3D code data.
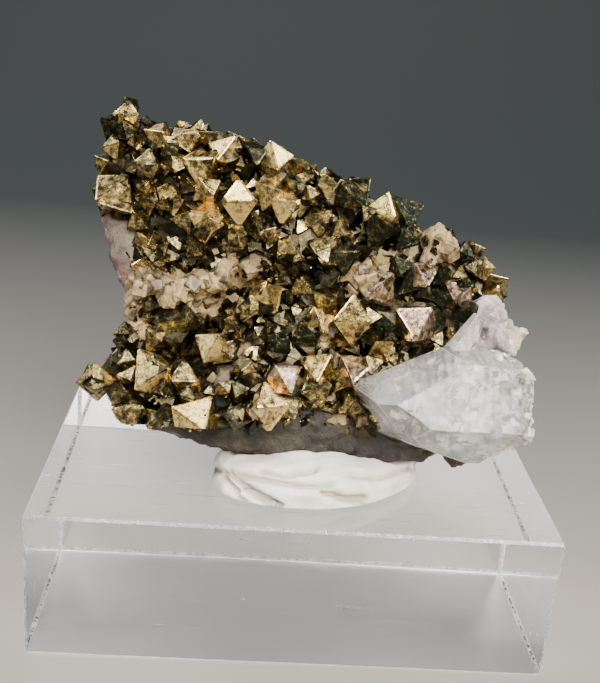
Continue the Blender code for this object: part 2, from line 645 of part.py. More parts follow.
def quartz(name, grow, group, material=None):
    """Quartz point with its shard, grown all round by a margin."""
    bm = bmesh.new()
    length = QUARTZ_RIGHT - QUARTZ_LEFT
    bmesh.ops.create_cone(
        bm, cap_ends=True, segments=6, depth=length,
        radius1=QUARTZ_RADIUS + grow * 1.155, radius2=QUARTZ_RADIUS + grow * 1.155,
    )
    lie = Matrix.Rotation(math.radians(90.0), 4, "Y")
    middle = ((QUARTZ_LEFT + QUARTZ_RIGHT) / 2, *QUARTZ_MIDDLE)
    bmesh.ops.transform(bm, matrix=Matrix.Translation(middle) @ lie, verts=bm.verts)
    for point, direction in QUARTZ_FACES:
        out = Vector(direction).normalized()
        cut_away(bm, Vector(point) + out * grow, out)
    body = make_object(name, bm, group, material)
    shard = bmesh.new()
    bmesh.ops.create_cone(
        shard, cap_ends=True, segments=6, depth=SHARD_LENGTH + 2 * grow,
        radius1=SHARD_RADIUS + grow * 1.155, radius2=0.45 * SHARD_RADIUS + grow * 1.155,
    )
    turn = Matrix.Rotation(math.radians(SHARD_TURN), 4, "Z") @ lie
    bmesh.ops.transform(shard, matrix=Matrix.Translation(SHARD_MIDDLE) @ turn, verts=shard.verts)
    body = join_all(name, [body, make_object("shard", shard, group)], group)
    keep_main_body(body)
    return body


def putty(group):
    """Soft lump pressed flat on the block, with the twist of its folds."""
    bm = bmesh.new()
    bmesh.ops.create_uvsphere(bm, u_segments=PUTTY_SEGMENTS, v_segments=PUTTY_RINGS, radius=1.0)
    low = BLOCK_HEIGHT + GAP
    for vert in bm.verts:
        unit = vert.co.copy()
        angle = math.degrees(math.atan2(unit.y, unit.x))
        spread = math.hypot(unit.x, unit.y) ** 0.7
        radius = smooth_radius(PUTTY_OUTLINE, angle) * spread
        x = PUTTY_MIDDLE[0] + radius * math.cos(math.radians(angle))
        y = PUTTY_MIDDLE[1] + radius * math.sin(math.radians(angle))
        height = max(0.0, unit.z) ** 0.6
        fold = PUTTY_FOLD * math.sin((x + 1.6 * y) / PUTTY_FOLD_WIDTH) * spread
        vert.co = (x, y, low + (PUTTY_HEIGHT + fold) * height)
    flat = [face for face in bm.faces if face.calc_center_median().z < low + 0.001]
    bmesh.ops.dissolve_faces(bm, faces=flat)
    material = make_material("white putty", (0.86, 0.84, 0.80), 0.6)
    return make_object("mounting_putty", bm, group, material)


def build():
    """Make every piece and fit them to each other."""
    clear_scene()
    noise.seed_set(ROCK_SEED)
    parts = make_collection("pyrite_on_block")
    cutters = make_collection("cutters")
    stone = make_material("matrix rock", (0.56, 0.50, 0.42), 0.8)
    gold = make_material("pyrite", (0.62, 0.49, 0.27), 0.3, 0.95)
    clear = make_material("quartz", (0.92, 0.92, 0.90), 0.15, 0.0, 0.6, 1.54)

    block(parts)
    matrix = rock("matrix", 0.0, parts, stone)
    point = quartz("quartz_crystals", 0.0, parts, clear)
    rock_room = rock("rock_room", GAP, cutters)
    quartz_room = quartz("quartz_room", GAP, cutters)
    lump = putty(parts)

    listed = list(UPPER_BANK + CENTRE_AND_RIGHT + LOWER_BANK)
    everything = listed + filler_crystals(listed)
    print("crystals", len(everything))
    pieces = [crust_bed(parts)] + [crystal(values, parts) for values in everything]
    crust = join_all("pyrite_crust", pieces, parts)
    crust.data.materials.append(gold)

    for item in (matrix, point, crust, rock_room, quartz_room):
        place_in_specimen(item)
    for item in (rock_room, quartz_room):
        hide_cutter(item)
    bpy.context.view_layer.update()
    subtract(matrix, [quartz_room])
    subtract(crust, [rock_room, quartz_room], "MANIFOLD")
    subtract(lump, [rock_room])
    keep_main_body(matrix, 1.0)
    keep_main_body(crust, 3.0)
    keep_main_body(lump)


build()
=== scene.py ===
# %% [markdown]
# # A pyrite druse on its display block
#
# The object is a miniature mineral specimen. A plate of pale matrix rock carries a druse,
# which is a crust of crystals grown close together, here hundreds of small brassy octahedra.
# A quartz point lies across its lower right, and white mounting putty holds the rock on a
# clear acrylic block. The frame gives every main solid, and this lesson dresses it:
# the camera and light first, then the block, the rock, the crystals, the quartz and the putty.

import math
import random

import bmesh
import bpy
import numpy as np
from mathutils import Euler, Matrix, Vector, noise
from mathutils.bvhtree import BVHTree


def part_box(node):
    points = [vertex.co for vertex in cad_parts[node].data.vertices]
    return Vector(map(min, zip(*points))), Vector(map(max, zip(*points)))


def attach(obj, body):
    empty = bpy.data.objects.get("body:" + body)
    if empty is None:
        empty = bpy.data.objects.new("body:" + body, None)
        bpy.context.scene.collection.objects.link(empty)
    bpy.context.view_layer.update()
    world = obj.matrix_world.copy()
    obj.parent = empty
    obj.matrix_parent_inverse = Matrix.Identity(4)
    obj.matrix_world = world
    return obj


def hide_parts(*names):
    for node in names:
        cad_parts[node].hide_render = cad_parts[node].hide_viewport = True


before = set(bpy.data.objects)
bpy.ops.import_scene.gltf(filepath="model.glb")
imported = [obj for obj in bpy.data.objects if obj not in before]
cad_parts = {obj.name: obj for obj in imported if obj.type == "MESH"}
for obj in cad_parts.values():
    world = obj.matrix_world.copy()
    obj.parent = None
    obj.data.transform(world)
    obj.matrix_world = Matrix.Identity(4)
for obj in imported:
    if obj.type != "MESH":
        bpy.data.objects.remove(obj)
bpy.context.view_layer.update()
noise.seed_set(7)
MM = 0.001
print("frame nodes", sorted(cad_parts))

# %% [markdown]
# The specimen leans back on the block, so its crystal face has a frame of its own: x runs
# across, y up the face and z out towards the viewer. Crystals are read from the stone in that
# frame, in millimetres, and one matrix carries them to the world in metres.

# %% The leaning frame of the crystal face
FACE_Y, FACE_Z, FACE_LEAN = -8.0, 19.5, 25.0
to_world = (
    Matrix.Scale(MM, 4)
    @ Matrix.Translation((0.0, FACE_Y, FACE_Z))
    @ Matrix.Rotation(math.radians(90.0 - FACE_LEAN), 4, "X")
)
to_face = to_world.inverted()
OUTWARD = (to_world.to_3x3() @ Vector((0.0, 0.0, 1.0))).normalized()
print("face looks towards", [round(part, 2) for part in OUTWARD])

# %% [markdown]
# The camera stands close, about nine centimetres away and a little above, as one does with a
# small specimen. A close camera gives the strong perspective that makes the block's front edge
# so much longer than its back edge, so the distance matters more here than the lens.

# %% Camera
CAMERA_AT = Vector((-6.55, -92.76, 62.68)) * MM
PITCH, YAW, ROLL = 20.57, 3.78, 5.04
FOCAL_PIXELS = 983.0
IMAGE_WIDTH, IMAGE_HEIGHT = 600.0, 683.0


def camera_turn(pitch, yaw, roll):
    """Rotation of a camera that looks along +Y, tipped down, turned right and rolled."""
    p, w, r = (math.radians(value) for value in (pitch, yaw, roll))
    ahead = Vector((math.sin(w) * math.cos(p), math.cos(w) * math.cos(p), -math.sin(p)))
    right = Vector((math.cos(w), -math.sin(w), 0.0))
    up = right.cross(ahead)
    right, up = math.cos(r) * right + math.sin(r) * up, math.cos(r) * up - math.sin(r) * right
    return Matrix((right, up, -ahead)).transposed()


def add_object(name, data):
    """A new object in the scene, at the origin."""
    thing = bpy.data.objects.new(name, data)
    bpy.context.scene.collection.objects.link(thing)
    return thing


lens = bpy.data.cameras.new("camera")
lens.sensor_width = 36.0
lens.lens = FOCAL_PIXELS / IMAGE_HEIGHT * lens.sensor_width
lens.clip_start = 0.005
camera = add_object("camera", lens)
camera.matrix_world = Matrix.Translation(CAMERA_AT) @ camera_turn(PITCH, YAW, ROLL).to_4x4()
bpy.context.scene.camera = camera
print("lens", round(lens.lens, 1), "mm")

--

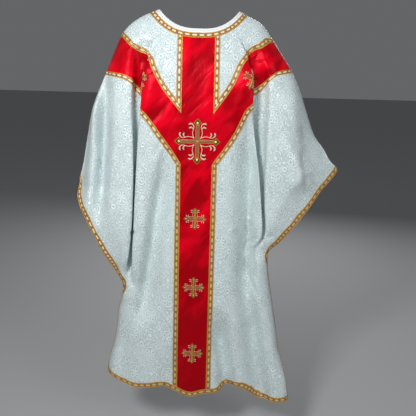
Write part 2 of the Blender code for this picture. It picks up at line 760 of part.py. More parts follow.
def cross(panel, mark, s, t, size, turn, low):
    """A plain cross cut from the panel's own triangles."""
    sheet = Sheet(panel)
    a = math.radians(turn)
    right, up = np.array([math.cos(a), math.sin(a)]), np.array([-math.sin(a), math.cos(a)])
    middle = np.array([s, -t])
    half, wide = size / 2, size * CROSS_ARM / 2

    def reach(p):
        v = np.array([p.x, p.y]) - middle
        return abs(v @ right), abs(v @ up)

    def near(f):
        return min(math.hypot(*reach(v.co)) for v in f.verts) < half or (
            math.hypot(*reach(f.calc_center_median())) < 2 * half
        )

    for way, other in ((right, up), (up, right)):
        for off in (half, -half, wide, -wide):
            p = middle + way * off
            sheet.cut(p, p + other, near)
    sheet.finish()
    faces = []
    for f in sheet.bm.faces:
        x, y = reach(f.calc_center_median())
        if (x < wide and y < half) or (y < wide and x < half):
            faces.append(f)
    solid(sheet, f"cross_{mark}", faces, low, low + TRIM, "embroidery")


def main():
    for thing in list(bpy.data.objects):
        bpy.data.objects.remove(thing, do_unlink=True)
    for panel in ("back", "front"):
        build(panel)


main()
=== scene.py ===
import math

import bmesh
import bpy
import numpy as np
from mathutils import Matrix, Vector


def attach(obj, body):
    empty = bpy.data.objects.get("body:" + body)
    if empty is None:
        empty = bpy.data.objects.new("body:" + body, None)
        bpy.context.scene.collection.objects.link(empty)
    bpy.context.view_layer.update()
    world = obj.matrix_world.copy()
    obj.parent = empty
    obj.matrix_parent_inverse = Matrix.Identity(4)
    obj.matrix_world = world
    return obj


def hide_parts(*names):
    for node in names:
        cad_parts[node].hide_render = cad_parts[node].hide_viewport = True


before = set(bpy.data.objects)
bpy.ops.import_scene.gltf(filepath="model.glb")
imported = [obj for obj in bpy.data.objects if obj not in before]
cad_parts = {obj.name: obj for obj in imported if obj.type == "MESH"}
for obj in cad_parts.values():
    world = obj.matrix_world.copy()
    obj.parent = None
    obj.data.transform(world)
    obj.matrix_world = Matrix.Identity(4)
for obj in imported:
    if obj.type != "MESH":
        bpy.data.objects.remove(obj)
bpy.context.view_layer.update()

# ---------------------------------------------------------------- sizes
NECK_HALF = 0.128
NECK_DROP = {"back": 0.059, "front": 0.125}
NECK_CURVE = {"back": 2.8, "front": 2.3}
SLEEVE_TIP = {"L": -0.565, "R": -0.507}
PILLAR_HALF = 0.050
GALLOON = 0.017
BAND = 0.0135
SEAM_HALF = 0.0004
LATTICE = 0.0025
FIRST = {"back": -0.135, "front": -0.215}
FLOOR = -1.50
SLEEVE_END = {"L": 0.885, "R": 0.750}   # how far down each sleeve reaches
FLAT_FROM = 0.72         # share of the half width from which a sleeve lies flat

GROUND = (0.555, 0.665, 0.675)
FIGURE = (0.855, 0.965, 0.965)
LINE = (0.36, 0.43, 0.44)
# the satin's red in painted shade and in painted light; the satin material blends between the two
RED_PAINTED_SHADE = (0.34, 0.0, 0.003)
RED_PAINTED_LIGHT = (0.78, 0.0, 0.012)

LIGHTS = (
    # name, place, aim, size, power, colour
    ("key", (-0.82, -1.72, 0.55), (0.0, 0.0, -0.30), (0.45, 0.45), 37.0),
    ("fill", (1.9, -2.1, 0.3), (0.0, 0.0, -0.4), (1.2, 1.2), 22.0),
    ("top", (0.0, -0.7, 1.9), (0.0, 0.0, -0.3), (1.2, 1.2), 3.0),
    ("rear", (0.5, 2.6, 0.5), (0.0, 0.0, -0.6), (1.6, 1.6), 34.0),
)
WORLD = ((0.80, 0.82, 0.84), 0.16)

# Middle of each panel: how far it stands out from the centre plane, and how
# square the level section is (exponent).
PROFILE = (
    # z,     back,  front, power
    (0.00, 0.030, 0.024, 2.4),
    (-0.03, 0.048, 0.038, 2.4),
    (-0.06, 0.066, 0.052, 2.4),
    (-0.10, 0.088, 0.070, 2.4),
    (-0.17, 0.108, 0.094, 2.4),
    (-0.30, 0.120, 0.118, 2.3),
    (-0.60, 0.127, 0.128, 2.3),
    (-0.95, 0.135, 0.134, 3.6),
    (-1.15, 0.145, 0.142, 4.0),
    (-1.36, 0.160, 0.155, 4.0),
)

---

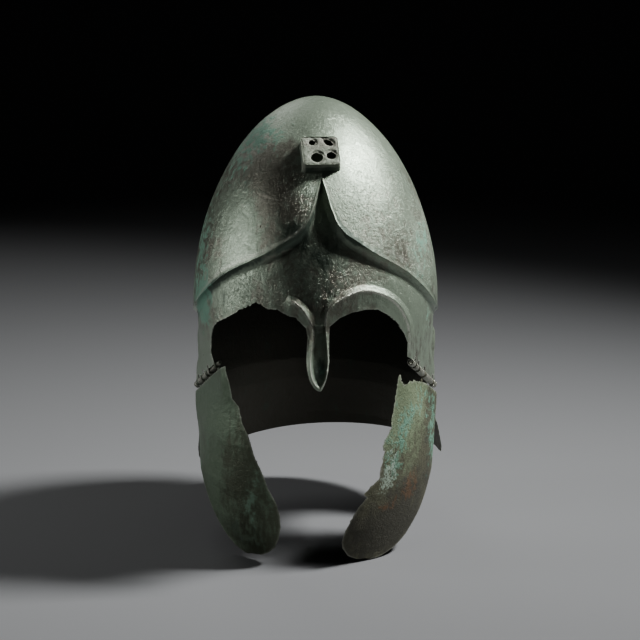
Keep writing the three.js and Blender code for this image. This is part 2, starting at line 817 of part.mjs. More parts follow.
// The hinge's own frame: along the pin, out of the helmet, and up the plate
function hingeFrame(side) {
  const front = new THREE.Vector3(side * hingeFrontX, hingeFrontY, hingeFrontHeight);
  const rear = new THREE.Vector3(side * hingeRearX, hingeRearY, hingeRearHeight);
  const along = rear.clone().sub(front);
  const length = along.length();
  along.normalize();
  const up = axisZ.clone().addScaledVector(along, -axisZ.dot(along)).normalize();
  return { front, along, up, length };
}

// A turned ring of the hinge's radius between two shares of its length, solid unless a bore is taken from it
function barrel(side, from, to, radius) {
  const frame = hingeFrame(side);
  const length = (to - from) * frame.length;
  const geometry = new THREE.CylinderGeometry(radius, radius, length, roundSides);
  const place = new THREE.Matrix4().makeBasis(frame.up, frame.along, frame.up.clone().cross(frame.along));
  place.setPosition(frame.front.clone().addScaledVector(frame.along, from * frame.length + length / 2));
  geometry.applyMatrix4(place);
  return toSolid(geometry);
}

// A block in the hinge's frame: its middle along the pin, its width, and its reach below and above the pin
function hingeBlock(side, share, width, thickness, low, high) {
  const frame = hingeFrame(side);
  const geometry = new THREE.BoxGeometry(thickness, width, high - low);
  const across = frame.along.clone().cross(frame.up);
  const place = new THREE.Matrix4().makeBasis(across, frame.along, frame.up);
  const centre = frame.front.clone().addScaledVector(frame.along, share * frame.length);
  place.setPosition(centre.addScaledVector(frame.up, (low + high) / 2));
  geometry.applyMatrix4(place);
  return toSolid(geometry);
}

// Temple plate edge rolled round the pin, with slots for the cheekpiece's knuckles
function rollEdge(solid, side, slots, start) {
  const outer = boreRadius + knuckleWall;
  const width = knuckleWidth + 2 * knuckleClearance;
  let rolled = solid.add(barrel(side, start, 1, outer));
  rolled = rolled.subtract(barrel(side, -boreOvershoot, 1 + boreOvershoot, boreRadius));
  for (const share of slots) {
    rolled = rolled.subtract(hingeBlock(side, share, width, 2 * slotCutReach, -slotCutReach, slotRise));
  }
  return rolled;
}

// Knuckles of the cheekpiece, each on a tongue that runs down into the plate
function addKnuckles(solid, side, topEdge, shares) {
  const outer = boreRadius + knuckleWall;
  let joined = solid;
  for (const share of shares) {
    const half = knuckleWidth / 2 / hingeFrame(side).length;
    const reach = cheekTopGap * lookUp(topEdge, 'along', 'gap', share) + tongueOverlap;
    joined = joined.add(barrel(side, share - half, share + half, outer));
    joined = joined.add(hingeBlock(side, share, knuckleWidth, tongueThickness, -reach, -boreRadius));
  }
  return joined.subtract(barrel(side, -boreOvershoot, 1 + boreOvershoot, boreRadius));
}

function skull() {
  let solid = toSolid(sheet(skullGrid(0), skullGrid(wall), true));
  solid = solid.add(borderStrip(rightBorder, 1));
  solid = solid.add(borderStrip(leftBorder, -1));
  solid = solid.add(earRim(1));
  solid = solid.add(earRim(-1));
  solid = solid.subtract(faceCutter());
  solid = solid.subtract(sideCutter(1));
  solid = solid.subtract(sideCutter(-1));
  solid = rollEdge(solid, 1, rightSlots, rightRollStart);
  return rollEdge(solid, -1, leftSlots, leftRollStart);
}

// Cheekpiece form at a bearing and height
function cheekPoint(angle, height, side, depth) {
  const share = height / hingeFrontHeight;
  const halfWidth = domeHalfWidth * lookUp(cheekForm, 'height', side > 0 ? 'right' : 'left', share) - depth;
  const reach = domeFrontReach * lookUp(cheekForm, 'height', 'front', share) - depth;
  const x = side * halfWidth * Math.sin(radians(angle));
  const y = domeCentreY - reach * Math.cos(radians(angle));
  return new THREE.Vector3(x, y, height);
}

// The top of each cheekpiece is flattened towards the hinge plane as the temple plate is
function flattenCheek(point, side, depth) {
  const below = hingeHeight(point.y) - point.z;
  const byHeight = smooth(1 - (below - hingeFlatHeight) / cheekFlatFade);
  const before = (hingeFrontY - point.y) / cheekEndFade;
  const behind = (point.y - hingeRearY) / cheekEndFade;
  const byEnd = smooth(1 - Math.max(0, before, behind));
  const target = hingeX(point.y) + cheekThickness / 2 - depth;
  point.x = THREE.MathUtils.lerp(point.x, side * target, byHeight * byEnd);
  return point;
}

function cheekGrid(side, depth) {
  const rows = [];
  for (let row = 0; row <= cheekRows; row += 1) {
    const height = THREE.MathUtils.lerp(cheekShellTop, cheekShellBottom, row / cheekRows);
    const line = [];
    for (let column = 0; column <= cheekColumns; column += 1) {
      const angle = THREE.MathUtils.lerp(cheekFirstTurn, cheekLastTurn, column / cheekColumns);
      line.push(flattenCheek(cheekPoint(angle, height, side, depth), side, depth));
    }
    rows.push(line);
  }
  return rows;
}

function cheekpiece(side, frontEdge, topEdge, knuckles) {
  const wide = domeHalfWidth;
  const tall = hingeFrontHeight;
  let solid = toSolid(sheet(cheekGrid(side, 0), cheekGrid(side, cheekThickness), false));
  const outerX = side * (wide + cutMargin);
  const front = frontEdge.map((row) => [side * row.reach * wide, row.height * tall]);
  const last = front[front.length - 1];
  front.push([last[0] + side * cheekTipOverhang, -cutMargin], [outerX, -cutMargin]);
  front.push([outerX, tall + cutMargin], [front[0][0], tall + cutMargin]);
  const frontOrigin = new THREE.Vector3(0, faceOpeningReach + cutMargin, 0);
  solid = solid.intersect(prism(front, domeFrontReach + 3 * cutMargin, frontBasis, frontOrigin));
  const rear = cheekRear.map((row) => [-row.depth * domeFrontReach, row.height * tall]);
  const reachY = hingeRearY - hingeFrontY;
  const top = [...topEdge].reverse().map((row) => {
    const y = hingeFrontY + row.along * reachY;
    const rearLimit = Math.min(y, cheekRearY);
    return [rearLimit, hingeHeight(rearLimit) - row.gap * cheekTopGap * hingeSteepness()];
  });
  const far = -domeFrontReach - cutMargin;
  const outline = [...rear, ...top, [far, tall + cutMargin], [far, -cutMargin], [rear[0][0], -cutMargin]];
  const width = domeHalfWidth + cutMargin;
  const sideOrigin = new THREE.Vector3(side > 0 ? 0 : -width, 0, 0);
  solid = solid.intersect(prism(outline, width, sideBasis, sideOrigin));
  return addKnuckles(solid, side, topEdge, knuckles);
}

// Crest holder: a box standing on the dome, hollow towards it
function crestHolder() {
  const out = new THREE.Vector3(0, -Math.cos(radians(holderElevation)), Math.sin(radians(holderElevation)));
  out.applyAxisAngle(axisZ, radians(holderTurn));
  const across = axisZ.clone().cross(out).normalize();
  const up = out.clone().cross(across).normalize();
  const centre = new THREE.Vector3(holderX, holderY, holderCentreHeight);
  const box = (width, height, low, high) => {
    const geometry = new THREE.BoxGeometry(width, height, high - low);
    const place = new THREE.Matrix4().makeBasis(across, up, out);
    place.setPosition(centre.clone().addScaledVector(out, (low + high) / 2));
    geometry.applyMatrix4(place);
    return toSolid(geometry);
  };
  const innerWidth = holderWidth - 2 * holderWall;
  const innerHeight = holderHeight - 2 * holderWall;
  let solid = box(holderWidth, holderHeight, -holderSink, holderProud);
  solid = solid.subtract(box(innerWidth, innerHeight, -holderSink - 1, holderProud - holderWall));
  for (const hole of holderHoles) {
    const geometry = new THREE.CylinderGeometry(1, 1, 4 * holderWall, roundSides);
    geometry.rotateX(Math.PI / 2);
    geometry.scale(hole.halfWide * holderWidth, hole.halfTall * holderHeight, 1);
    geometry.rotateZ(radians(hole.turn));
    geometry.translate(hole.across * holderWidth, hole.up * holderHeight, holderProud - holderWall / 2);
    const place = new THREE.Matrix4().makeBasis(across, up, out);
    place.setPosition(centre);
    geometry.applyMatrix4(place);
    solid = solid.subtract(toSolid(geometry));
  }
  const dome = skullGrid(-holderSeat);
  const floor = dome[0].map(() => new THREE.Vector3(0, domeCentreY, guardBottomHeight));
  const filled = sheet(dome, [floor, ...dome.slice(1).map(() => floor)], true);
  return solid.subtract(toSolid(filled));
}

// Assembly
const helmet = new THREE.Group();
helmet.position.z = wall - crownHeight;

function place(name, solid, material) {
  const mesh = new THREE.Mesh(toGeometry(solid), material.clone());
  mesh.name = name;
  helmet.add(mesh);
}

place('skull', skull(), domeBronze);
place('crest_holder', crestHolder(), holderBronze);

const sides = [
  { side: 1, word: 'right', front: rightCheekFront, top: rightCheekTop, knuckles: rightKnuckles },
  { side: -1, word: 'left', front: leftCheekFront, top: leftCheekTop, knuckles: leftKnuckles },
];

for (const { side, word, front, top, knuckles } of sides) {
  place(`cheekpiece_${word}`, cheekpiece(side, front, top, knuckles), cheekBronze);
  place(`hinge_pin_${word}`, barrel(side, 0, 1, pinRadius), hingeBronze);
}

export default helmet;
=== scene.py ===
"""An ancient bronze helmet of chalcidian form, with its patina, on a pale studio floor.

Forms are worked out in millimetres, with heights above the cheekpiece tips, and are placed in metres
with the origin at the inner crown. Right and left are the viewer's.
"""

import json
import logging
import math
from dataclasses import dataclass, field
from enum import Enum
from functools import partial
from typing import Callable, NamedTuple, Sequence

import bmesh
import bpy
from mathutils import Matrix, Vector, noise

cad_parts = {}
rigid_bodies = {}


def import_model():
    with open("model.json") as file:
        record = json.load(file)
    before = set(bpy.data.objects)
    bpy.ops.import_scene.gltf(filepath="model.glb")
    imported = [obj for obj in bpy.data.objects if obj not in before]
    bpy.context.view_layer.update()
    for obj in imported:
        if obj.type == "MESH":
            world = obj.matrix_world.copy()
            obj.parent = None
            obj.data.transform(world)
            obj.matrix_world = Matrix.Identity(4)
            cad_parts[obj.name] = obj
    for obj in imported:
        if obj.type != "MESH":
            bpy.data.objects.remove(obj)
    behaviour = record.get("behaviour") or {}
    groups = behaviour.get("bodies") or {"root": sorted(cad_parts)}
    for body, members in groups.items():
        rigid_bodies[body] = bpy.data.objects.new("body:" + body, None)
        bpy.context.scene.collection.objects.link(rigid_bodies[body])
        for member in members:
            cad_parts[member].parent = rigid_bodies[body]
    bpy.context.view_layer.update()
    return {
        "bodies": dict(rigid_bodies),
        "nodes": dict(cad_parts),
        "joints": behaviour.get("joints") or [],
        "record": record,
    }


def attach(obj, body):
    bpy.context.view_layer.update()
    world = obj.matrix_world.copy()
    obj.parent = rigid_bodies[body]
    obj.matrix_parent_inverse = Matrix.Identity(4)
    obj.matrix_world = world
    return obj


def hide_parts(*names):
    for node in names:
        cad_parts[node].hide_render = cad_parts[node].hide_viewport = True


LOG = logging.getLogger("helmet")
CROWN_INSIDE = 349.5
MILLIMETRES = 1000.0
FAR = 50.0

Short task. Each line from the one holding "Continue the Blender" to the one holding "return body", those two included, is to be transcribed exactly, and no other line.

Written answer.
Continue the Blender code for this object: part 2, from line 645 of part.py. More parts follow.
def quartz(name, grow, group, material=None):
    """Quartz point with its shard, grown all round by a margin."""
    bm = bmesh.new()
    length = QUARTZ_RIGHT - QUARTZ_LEFT
    bmesh.ops.create_cone(
        bm, cap_ends=True, segments=6, depth=length,
        radius1=QUARTZ_RADIUS + grow * 1.155, radius2=QUARTZ_RADIUS + grow * 1.155,
    )
    lie = Matrix.Rotation(math.radians(90.0), 4, "Y")
    middle = ((QUARTZ_LEFT + QUARTZ_RIGHT) / 2, *QUARTZ_MIDDLE)
    bmesh.ops.transform(bm, matrix=Matrix.Translation(middle) @ lie, verts=bm.verts)
    for point, direction in QUARTZ_FACES:
        out = Vector(direction).normalized()
        cut_away(bm, Vector(point) + out * grow, out)
    body = make_object(name, bm, group, material)
    shard = bmesh.new()
    bmesh.ops.create_cone(
        shard, cap_ends=True, segments=6, depth=SHARD_LENGTH + 2 * grow,
        radius1=SHARD_RADIUS + grow * 1.155, radius2=0.45 * SHARD_RADIUS + grow * 1.155,
    )
    turn = Matrix.Rotation(math.radians(SHARD_TURN), 4, "Z") @ lie
    bmesh.ops.transform(shard, matrix=Matrix.Translation(SHARD_MIDDLE) @ turn, verts=shard.verts)
    body = join_all(name, [body, make_object("shard", shard, group)], group)
    keep_main_body(body)
    return body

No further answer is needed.